**INSTRUCTIONS TO FOLLOW**
Go through the listing and copy every line word for word.

**RECORDED INFORMATION**
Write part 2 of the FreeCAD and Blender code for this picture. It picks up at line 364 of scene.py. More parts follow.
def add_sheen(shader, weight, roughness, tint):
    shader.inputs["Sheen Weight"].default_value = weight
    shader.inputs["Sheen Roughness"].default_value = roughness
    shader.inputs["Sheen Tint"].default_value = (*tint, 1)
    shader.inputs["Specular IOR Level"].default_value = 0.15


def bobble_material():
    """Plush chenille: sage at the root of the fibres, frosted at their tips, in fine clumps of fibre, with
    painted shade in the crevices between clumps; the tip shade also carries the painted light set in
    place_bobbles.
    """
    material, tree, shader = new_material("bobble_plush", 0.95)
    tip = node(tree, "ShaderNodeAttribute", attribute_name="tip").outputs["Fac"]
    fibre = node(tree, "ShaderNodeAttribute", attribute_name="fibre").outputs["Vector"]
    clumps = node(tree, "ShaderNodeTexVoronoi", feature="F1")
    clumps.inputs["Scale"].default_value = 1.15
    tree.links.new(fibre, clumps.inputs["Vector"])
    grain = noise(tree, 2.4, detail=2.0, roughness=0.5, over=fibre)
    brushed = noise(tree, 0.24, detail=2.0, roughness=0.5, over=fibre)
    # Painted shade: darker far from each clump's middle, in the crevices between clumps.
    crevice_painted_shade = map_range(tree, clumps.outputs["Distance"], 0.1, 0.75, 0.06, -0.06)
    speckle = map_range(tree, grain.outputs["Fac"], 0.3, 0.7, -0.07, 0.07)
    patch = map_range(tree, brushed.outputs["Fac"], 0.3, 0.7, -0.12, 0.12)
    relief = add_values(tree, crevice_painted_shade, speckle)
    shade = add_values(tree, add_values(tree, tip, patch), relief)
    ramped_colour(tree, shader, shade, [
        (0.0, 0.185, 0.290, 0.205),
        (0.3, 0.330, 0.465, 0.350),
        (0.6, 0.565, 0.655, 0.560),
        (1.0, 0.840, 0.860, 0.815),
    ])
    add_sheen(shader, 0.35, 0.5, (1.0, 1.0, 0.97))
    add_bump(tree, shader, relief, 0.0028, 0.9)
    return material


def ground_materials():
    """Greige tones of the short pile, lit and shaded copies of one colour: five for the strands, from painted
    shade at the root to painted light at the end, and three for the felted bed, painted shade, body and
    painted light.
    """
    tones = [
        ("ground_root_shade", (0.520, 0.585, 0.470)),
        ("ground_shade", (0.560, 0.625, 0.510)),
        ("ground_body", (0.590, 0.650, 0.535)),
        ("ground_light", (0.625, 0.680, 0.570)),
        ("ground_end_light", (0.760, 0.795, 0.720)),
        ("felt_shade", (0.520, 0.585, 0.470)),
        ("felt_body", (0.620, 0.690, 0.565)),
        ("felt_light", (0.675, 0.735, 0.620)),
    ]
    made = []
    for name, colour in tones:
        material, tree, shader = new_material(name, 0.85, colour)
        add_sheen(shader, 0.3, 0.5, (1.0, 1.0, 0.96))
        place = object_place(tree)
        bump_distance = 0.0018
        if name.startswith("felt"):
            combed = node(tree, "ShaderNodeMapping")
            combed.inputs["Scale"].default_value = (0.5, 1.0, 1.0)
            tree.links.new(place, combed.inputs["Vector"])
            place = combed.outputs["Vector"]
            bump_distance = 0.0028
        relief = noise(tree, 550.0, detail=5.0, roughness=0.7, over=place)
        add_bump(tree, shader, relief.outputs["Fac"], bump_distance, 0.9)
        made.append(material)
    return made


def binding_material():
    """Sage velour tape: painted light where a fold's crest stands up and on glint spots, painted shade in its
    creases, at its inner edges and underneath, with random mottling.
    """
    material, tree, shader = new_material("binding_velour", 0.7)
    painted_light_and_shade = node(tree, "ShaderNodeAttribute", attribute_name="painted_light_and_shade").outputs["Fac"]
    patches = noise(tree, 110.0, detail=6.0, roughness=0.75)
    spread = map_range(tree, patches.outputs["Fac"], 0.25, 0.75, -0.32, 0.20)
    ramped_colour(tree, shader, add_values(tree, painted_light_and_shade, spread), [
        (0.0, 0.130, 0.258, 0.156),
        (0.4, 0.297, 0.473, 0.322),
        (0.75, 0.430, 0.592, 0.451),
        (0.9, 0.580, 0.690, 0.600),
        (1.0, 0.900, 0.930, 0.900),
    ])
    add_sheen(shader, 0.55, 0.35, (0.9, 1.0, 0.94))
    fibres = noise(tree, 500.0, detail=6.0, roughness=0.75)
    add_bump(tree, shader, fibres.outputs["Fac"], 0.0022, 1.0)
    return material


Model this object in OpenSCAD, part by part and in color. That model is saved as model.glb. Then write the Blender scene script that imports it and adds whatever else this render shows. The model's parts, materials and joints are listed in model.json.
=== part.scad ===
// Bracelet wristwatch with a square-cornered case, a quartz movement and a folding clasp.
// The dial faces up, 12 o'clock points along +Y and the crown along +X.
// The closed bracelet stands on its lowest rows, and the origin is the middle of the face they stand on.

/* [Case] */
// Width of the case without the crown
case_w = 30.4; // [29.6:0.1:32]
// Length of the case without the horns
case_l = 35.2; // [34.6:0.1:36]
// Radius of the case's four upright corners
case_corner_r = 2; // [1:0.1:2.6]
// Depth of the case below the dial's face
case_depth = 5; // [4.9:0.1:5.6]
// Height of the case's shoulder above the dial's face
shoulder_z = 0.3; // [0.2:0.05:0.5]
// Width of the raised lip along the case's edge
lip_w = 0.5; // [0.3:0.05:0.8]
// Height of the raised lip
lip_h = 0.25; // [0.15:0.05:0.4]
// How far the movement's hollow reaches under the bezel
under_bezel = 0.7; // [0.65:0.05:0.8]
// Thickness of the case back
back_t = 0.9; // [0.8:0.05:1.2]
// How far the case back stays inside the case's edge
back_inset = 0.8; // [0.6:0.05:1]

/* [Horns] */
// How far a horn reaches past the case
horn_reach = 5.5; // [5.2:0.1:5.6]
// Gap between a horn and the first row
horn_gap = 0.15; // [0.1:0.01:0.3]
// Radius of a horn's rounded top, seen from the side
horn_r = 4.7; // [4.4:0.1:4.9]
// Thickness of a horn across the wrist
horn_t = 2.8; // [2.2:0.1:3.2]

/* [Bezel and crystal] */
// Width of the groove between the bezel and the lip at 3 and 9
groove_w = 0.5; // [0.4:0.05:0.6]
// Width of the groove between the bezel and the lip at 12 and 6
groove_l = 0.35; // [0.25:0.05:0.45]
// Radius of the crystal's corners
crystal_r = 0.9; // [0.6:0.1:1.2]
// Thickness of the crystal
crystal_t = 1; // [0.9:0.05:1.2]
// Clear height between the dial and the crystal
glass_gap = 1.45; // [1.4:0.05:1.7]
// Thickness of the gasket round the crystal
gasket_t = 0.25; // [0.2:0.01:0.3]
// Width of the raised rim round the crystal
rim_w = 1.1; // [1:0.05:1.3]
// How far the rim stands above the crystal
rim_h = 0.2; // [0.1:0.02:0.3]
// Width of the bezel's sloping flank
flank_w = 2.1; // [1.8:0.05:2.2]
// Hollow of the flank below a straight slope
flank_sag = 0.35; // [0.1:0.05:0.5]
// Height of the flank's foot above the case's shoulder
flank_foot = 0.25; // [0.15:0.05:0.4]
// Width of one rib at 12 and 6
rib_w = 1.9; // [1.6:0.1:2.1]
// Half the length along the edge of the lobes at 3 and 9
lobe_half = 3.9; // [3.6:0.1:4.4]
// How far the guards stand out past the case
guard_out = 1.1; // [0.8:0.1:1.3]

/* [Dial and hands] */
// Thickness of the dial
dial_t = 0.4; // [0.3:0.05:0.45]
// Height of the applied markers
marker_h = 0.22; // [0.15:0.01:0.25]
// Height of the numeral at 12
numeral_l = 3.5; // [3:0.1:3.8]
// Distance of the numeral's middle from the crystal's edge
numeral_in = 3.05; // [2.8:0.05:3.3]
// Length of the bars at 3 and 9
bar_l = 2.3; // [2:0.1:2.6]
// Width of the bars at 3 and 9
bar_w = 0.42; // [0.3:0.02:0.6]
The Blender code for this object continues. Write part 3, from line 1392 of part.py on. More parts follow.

**OUTPUT FOR THIS TASK**
Write part 2 of the FreeCAD and Blender code for this picture. It picks up at line 364 of scene.py. More parts follow.
def add_sheen(shader, weight, roughness, tint):
    shader.inputs["Sheen Weight"].default_value = weight
    shader.inputs["Sheen Roughness"].default_value = roughness
    shader.inputs["Sheen Tint"].default_value = (*tint, 1)
    shader.inputs["Specular IOR Level"].default_value = 0.15


def bobble_material():
    """Plush chenille: sage at the root of the fibres, frosted at their tips, in fine clumps of fibre, with
    painted shade in the crevices between clumps; the tip shade also carries the painted light set in
    place_bobbles.
    """
    material, tree, shader = new_material("bobble_plush", 0.95)
    tip = node(tree, "ShaderNodeAttribute", attribute_name="tip").outputs["Fac"]
    fibre = node(tree, "ShaderNodeAttribute", attribute_name="fibre").outputs["Vector"]
    clumps = node(tree, "ShaderNodeTexVoronoi", feature="F1")
    clumps.inputs["Scale"].default_value = 1.15
    tree.links.new(fibre, clumps.inputs["Vector"])
    grain = noise(tree, 2.4, detail=2.0, roughness=0.5, over=fibre)
    brushed = noise(tree, 0.24, detail=2.0, roughness=0.5, over=fibre)
    # Painted shade: darker far from each clump's middle, in the crevices between clumps.
    crevice_painted_shade = map_range(tree, clumps.outputs["Distance"], 0.1, 0.75, 0.06, -0.06)
    speckle = map_range(tree, grain.outputs["Fac"], 0.3, 0.7, -0.07, 0.07)
    patch = map_range(tree, brushed.outputs["Fac"], 0.3, 0.7, -0.12, 0.12)
    relief = add_values(tree, crevice_painted_shade, speckle)
    shade = add_values(tree, add_values(tree, tip, patch), relief)
    ramped_colour(tree, shader, shade, [
        (0.0, 0.185, 0.290, 0.205),
        (0.3, 0.330, 0.465, 0.350),
        (0.6, 0.565, 0.655, 0.560),
        (1.0, 0.840, 0.860, 0.815),
    ])
    add_sheen(shader, 0.35, 0.5, (1.0, 1.0, 0.97))
    add_bump(tree, shader, relief, 0.0028, 0.9)
    return material


def ground_materials():
    """Greige tones of the short pile, lit and shaded copies of one colour: five for the strands, from painted
    shade at the root to painted light at the end, and three for the felted bed, painted shade, body and
    painted light.
    """
    tones = [
        ("ground_root_shade", (0.520, 0.585, 0.470)),
        ("ground_shade", (0.560, 0.625, 0.510)),
        ("ground_body", (0.590, 0.650, 0.535)),
        ("ground_light", (0.625, 0.680, 0.570)),
        ("ground_end_light", (0.760, 0.795, 0.720)),
        ("felt_shade", (0.520, 0.585, 0.470)),
        ("felt_body", (0.620, 0.690, 0.565)),
        ("felt_light", (0.675, 0.735, 0.620)),
    ]
    made = []
    for name, colour in tones:
        material, tree, shader = new_material(name, 0.85, colour)
        add_sheen(shader, 0.3, 0.5, (1.0, 1.0, 0.96))
        place = object_place(tree)
        bump_distance = 0.0018
        if name.startswith("felt"):
            combed = node(tree, "ShaderNodeMapping")
            combed.inputs["Scale"].default_value = (0.5, 1.0, 1.0)
            tree.links.new(place, combed.inputs["Vector"])
            place = combed.outputs["Vector"]
            bump_distance = 0.0028
        relief = noise(tree, 550.0, detail=5.0, roughness=0.7, over=place)
        add_bump(tree, shader, relief.outputs["Fac"], bump_distance, 0.9)
        made.append(material)
    return made


def binding_material():
    """Sage velour tape: painted light where a fold's crest stands up and on glint spots, painted shade in its
    creases, at its inner edges and underneath, with random mottling.
    """
    material, tree, shader = new_material("binding_velour", 0.7)
    painted_light_and_shade = node(tree, "ShaderNodeAttribute", attribute_name="painted_light_and_shade").outputs["Fac"]
    patches = noise(tree, 110.0, detail=6.0, roughness=0.75)
    spread = map_range(tree, patches.outputs["Fac"], 0.25, 0.75, -0.32, 0.20)
    ramped_colour(tree, shader, add_values(tree, painted_light_and_shade, spread), [
        (0.0, 0.130, 0.258, 0.156),
        (0.4, 0.297, 0.473, 0.322),
        (0.75, 0.430, 0.592, 0.451),
        (0.9, 0.580, 0.690, 0.600),
        (1.0, 0.900, 0.930, 0.900),
    ])
    add_sheen(shader, 0.55, 0.35, (0.9, 1.0, 0.94))
    fibres = noise(tree, 500.0, detail=6.0, roughness=0.75)
    add_bump(tree, shader, fibres.outputs["Fac"], 0.0022, 1.0)
    return material


Model this object in OpenSCAD, part by part and in color. That model is saved as model.glb. Then write the Blender scene script that imports it and adds whatever else this render shows. The model's parts, materials and joints are listed in model.json.
=== part.scad ===
// Bracelet wristwatch with a square-cornered case, a quartz movement and a folding clasp.
// The dial faces up, 12 o'clock points along +Y and the crown along +X.
// The closed bracelet stands on its lowest rows, and the origin is the middle of the face they stand on.

/* [Case] */
// Width of the case without the crown
case_w = 30.4; // [29.6:0.1:32]
// Length of the case without the horns
case_l = 35.2; // [34.6:0.1:36]
// Radius of the case's four upright corners
case_corner_r = 2; // [1:0.1:2.6]
// Depth of the case below the dial's face
case_depth = 5; // [4.9:0.1:5.6]
// Height of the case's shoulder above the dial's face
shoulder_z = 0.3; // [0.2:0.05:0.5]
// Width of the raised lip along the case's edge
lip_w = 0.5; // [0.3:0.05:0.8]
// Height of the raised lip
lip_h = 0.25; // [0.15:0.05:0.4]
// How far the movement's hollow reaches under the bezel
under_bezel = 0.7; // [0.65:0.05:0.8]
// Thickness of the case back
back_t = 0.9; // [0.8:0.05:1.2]
// How far the case back stays inside the case's edge
back_inset = 0.8; // [0.6:0.05:1]

/* [Horns] */
// How far a horn reaches past the case
horn_reach = 5.5; // [5.2:0.1:5.6]
// Gap between a horn and the first row
horn_gap = 0.15; // [0.1:0.01:0.3]
// Radius of a horn's rounded top, seen from the side
horn_r = 4.7; // [4.4:0.1:4.9]
// Thickness of a horn across the wrist
horn_t = 2.8; // [2.2:0.1:3.2]

/* [Bezel and crystal] */
// Width of the groove between the bezel and the lip at 3 and 9
groove_w = 0.5; // [0.4:0.05:0.6]
// Width of the groove between the bezel and the lip at 12 and 6
groove_l = 0.35; // [0.25:0.05:0.45]
// Radius of the crystal's corners
crystal_r = 0.9; // [0.6:0.1:1.2]
// Thickness of the crystal
crystal_t = 1; // [0.9:0.05:1.2]
// Clear height between the dial and the crystal
glass_gap = 1.45; // [1.4:0.05:1.7]
// Thickness of the gasket round the crystal
gasket_t = 0.25; // [0.2:0.01:0.3]
// Width of the raised rim round the crystal
rim_w = 1.1; // [1:0.05:1.3]
// How far the rim stands above the crystal
rim_h = 0.2; // [0.1:0.02:0.3]
// Width of the bezel's sloping flank
flank_w = 2.1; // [1.8:0.05:2.2]
// Hollow of the flank below a straight slope
flank_sag = 0.35; // [0.1:0.05:0.5]
// Height of the flank's foot above the case's shoulder
flank_foot = 0.25; // [0.15:0.05:0.4]
// Width of one rib at 12 and 6
rib_w = 1.9; // [1.6:0.1:2.1]
// Half the length along the edge of the lobes at 3 and 9
lobe_half = 3.9; // [3.6:0.1:4.4]
// How far the guards stand out past the case
guard_out = 1.1; // [0.8:0.1:1.3]

/* [Dial and hands] */
// Thickness of the dial
dial_t = 0.4; // [0.3:0.05:0.45]
// Height of the applied markers
marker_h = 0.22; // [0.15:0.01:0.25]
// Height of the numeral at 12
numeral_l = 3.5; // [3:0.1:3.8]
// Distance of the numeral's middle from the crystal's edge
numeral_in = 3.05; // [2.8:0.05:3.3]
// Length of the bars at 3 and 9
bar_l = 2.3; // [2:0.1:2.6]
// Width of the bars at 3 and 9
bar_w = 0.42; // [0.3:0.02:0.6]
The Blender code for this object continues. Write part 3, from line 1392 of part.py on. More parts follow.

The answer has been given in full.